When it comes to art crime, fact regularly outshines fiction. As recently as 2012, for example, police seized 1280 artworks from the home of a man called Cornelius Gurlitt in Munich. At least 590 of them were suspected to have been looted by the Nazis. This is just one notable art crime explored in the new book, The Palgrave Handbook on Art Crime.
Co-edited by Duncan Chappell, Honorary Professor at Sydney Law School, and Saskia Hufnagel, Senior Lecturer in Criminal Law at Queen Mary University of London, the book contains studies on art theft, fraud and forgeries, cultural heritage offences, and the related legal and ethical challenges.
The impetus for the book was the lack of research on the subject. “Though the tombs of the Egyptian pharaohs were often plundered almost as soon as they had been sealed, art crime has only been given some global political and academic attention relatively recently,” Professor Chappell said.
In terms of art theft, for instance, there is still no official data, and laws remain indecisive. In the abovementioned Gurlitt case, for example, lawyers and the media debated “whether the state had a right to retain all 1280 paintings and whether the original owners could demand all or some of them to be returned,” Professor Chappell said.
In his chapter on art theft co-authored with Professor Kenneth Polk from the University of Melbourne, he had to rely on media and scholarly reports. These concluded that residential burglary is probably the most common mode of art theft, and, when thieves aren’t stealing for money, they’re doing so for pleasure.
Professor Chappell terms these individuals ‘gloaters’ and believes Nazi-stolen art keeper Cornelius Gurlitt could have been one. According to an author of a book about Gurlitt’s case, the artworks were “more than just possessions. He talked to them. They were a substitute for family, friends, lovers.”
Professors Chappell and Polk don’t like to refer to ‘non-authentic art’ as ‘forgeries’ or ‘fakes’ because these terms suggest intent, and most instances of art copying are not deliberate. Despite this, “there are a few examples of true fraudulent intent among the instances of non-authentic art,” Professor Chappell said.
John Myatt’s case is one such example. Myatt became infamous in the 1990s for partnering with a conman to “exploit the archives of the upper echelons of the British art world to irrevocably legitimise the hundreds of pieces they forged, many of which are still considered genuine and hang in prominent museums and private collections today.” [1]
Professor Chappell and Dr Hufnagel, intrigued by Myatt, organised for him to speak at an academic workshop in London in 2017. From Monet and Modigliani to pop artist Lichtenstein, Myatt explained how he began copying artistic greats: an aristocratic couple commissioned him to replicate Raoul Dufy’s depictions of the South of France. They were then framed by the Queen’s framer, and Myatt received £250 for his efforts. Now, Myatt’s works, termed ‘genuine fakes’, are commissioned on that basis. Other such works are similarly lauded: the UK National Gallery has even held a ‘genuine fakes’ exhibition.
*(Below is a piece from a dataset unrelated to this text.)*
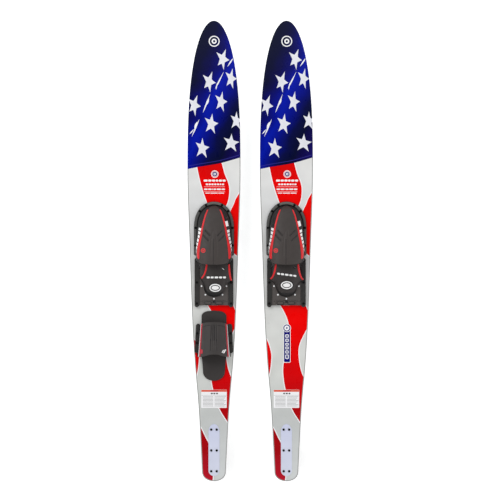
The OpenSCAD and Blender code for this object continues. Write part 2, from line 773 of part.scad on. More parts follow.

Professor Chappell’s work on exploring the trade in human remains, which qualifies as a cultural heritage offence, involved an Instagram investigation. Together with international colleagues [2], he tracked relevant hashtags like #trophyskulls, #realbone and #humanbone over three two-month periods from late 2015 to early 2016.
They came across a significant number of ‘leftovers’ from around 1940-80, when human remains could be sourced legally and were widely available for sale to educational institutions. Nearly half of these listings comprised human skulls.
“A surprising number of uncleaned or unprepared specimens, including allegedly authentic “shrunken heads” and mummified remains, were also encountered. The total number of whole skeletons was also more than expected,” Professor Chappell said.
“We found that the most prominent demand countries are located in North America and Europe, while the specimens and artefacts themselves can be sourced from a wide range of countries in Africa, Latin America, Southeast Asia and Oceania.
“People collected items for various reasons, including collection itself; educational purposes; as ‘macabre’ novelty items; and for ritualistic and religious purposes, like the Chöd healing rituals of Vajrayana Buddhism or the Afro-Cuban syncretic religion Palo Mayombe.”
Chappell added that the findings, which, to his knowledge, are the first of their kind, represent the tip of the cultural heritage offences iceberg.
[1] Salisbury and Sujo (2009).
[2] Damien Huffer and Nathan Charlton (Stockholm University); Brian F. Spatola (National Museum of Health and Medicine, Silver Spring, USA).